As we gear up for the playoffs, we naturally look for things that tells us how well a team is performing. The Playoffs can be a stressful thing to experience, so any little comfort can ease your mind, and any little flaw can drive you batty.
Prior to the arrival of deadline acquisitions Jakub Kindl, Jiri Hudler, and Teddy Purcell, the Panthers were turning in a 48.1 CF60 and a 51.3 CA60 on the season. In other words, the Panthers were not shooting a whole lot (2nd lowest rate in the NHL), despite being one of the better shot suppression teams in the league (7th best to be exact). It is an arguement that could have been made without numbers, because the Panthers frequently frustrated fans with seemingly ill-timed passes and electing not to take prime shooting opportunities.
However, since the beginning of March, that has changed markedly.
On the season, their CF60 mark has risen to 50.0, while their CA60 has remained relatively static at 51.1. The fact that the Panthers have been able to rise their average season rate over two shot attempts per 60 minutes in just over a month’s time is pretty eye popping in of itself. It is harder to make that kind of change happen this late in the season. It is all the more impressive when you consider that it does not appear this change is coming at the expense of defense. If anything, the Panthers are slightly better than they were before.

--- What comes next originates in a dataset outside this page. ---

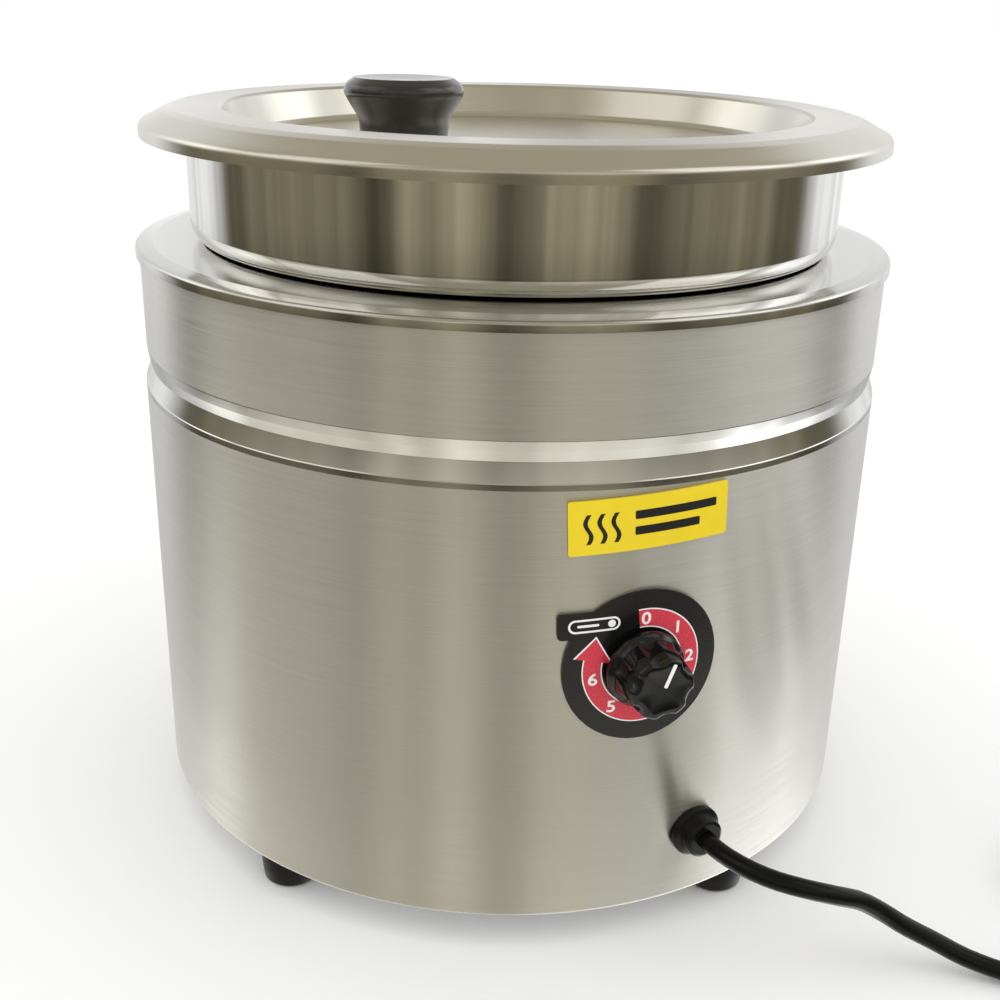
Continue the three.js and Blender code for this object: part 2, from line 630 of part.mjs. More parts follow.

We can get a better look at this phenomenon if we isolate just the post-March part of the season. The Panthers are generating 56.5 CF60 and giving up 50.4 CA60 since March 1. That’s nothing short of awesome. Below are some graphs, provided for a more visual representation of the Panthers rise in shooting.
You can really see how the shooting rate spikes starting in late February. The effect is rather jarring. Meanwhile the CA60 line wavers a bit, but stays within a certain range.
All of this is occuring with barely any regression in PDO (-0.1%). I do not find that particularly worrying though. Among the two components of PDO, team save percentage and team shooting percentage, the save percentage has regressed a little from .933 to .931. It sits at .924 in the last month plus, which is all right, compared to where it was. Yet, because the Panthers do such a good job of suppressing shots, that effect on the results is not as pronounced, giving up 2.2 GA60 in the last month compared to the season average of 2.0.
Conversely, the Panthers shooting percentage has risen from 8.4% to 8.7%. It rolls at 9.3% since the beginning of March. The increase in shooting percentage, along with the shooting rate, has amplified the results from 2.3 GF60 on February 29 to the season average of 2.5 heading into tonight’s game. The average since March 1 stands at staggering 3.1 GF60. That is so good.
Furthermore, should the shooting precentage regress, and the Panthers continue to shoot well, they should still have a very potent offense. If they went back to a pre-March shooting percentage, they would still put up about a 2.7 GF60, half a goal better than what they presently give up. Further regression of save percentage will not close that gap, and that is plenty good enough to win games.
So, if you are looking for confidence in the Panthers heading into the playoffs, look no further than the improvement they have seen in their offense recently. There is plenty to like and feel good about here.